Skip to content

Children of Men, Gender, and Library IT

Last night another liberrian and I went to see Children of Men, a dystopian extravanganza based on P.D. James’ 1992 novel where the core premise is that humans have been infertile for eighteen years.

One of the questions this movie explores is “What would a world without children look like?” The answer, it appears, is a world that is grey, grim, pugilistic, and thoroughly patriarchal. It is a world where women have very few roles and little voice, and in scene after scene are betrayed, killed, imprisoned, or relegated to minor roles.

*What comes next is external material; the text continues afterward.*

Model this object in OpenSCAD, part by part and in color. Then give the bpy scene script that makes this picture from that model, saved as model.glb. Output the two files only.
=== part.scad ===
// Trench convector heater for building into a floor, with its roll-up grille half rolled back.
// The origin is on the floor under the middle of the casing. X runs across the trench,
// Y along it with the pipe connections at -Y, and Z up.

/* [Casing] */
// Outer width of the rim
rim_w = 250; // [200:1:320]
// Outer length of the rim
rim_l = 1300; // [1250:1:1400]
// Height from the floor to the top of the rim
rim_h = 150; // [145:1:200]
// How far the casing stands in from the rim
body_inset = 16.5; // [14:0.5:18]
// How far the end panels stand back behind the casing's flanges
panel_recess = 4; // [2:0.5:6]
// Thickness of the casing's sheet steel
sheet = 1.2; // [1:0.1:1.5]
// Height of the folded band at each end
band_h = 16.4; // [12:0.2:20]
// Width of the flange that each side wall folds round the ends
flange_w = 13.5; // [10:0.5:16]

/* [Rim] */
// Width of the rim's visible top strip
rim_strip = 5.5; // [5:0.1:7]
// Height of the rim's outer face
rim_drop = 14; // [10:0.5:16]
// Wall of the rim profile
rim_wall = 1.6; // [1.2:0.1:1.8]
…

Even Kee, the young woman whose pregnancy bodes hope for the world, is swept along with events, occasionally offering her opinions but largely following the lead of the in-groups fighting to use her for their varied and none-too-noble aims (with the exception of Theo, one of the most gentlemanly scoundrels to have come across the screen in decades–and even he is initially pulled in to Kee’s plight for coldly pragmatic reasons).

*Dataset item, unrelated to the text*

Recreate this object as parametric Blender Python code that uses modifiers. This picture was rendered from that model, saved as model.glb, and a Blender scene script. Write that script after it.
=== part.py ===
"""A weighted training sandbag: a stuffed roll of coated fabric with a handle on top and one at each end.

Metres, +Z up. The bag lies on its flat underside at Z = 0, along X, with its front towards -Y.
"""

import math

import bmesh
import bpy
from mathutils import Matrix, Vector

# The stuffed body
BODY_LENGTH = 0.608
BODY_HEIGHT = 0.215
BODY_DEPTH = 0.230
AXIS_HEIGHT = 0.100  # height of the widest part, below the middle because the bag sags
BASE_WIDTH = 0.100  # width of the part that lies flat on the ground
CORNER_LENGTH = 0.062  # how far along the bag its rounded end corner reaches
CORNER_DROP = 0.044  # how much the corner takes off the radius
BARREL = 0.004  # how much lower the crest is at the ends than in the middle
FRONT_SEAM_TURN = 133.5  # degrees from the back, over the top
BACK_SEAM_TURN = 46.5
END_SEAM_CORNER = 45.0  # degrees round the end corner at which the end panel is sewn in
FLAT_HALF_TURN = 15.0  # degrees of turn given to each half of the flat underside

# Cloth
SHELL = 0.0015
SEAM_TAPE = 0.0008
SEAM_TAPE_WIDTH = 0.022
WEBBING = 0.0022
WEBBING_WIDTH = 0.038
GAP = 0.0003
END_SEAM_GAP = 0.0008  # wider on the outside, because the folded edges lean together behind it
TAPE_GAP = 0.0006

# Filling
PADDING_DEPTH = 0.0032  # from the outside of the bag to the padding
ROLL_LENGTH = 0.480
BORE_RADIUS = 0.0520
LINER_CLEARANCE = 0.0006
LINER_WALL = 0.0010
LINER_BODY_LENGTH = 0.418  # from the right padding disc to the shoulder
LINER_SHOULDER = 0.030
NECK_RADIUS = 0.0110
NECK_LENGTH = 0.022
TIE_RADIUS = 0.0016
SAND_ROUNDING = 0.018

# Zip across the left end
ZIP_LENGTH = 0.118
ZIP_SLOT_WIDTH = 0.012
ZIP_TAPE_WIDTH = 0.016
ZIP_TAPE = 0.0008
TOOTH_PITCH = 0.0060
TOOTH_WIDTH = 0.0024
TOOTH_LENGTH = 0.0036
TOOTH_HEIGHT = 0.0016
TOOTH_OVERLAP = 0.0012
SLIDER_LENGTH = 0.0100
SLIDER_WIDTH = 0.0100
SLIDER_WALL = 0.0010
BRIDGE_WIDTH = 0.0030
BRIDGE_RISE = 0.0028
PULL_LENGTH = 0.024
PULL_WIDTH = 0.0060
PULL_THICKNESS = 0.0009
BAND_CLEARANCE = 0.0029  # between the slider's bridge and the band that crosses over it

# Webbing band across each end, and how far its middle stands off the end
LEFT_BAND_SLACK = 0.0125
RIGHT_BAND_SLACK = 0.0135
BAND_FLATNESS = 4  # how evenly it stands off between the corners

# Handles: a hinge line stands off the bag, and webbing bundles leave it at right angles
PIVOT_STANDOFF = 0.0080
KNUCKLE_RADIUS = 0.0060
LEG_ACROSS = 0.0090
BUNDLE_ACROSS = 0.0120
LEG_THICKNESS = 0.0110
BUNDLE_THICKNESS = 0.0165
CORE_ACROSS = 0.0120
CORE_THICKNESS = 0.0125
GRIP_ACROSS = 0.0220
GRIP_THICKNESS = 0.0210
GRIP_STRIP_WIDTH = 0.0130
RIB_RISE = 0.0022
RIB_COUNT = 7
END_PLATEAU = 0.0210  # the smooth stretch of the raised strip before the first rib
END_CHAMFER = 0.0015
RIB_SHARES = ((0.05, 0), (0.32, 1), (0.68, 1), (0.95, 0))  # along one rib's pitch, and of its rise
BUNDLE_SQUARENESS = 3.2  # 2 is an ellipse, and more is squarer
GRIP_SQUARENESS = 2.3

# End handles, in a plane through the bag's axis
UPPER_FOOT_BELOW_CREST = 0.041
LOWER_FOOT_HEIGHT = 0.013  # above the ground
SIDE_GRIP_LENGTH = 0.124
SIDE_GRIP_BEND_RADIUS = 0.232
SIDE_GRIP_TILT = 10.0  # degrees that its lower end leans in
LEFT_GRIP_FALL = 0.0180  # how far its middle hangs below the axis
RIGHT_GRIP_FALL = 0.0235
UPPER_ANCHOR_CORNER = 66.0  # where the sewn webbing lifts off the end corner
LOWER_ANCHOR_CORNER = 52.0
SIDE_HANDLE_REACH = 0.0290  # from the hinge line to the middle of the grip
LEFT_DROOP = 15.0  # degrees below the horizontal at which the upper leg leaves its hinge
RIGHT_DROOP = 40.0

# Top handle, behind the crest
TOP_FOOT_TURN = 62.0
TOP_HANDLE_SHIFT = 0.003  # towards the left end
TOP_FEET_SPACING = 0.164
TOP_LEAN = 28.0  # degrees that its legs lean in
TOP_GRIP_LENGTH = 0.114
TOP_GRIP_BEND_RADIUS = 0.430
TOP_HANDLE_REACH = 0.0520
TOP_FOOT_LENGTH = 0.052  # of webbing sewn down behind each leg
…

One of the subtexts of the previous discussion about DSpace is that open source software is software by and large designed by and for men. (That last point has a dependency: you believe that OSS tends to be developer-oriented.) Dorothea hinted at it, I was thinking it. Too much OSS is, in a way, Software of Men: grim, grey, and–for those who have ever attempted to ask a newbie question on an OSS list–pugilistic and thoroughly patriarchal. You either are part of the in-group or you are a “fugee” (Children of Men jargon for ‘refugee’–a major subtext of the movie is the treatment of immigrants). If you are a fugee, God help you; you are no equal to the developers.

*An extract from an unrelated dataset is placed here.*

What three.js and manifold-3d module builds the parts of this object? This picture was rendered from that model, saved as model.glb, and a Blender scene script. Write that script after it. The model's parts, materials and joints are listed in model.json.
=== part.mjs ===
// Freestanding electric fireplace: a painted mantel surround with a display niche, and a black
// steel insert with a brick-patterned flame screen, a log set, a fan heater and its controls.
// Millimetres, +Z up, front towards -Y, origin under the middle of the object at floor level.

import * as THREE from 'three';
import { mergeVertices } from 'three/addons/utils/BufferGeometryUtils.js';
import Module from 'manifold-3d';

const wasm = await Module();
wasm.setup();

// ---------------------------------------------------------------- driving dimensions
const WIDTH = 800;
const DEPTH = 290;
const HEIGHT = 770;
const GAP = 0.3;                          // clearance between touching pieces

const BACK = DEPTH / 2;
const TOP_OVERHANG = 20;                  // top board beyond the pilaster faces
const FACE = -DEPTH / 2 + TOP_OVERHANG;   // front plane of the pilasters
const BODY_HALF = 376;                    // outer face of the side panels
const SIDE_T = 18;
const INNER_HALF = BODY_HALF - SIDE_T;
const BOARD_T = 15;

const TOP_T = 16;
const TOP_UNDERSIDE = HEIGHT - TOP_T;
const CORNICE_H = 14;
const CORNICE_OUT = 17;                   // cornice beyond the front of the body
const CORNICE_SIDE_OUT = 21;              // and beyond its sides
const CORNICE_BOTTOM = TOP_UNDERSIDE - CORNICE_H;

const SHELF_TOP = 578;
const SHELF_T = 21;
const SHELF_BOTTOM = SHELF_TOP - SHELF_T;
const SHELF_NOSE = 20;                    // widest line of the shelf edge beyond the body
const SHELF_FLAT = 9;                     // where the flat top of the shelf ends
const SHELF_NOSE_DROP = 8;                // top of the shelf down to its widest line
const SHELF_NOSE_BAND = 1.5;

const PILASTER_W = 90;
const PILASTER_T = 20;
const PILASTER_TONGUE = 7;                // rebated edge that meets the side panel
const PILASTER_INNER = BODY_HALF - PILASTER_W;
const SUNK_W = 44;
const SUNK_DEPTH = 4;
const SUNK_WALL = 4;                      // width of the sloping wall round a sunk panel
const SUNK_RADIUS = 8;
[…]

Now, before you think this is going to drift into “Command line execution is from Mars, GUIs are from Venus,” I know plenty of women who think in code–women for whom a command line is bliss–women who are geek from the git-go. (I keep referring to the “guys” in my department, even though several of us, including me, are female.) I am also not going to describe us as the kinder, gentler sex–not after working in libraries for fifteen years.

But I will ask this of you, ye who are of the geekish inclination. Go see Children of Men, and then think about software development. Who do you want building your software? What kind of world do they come from?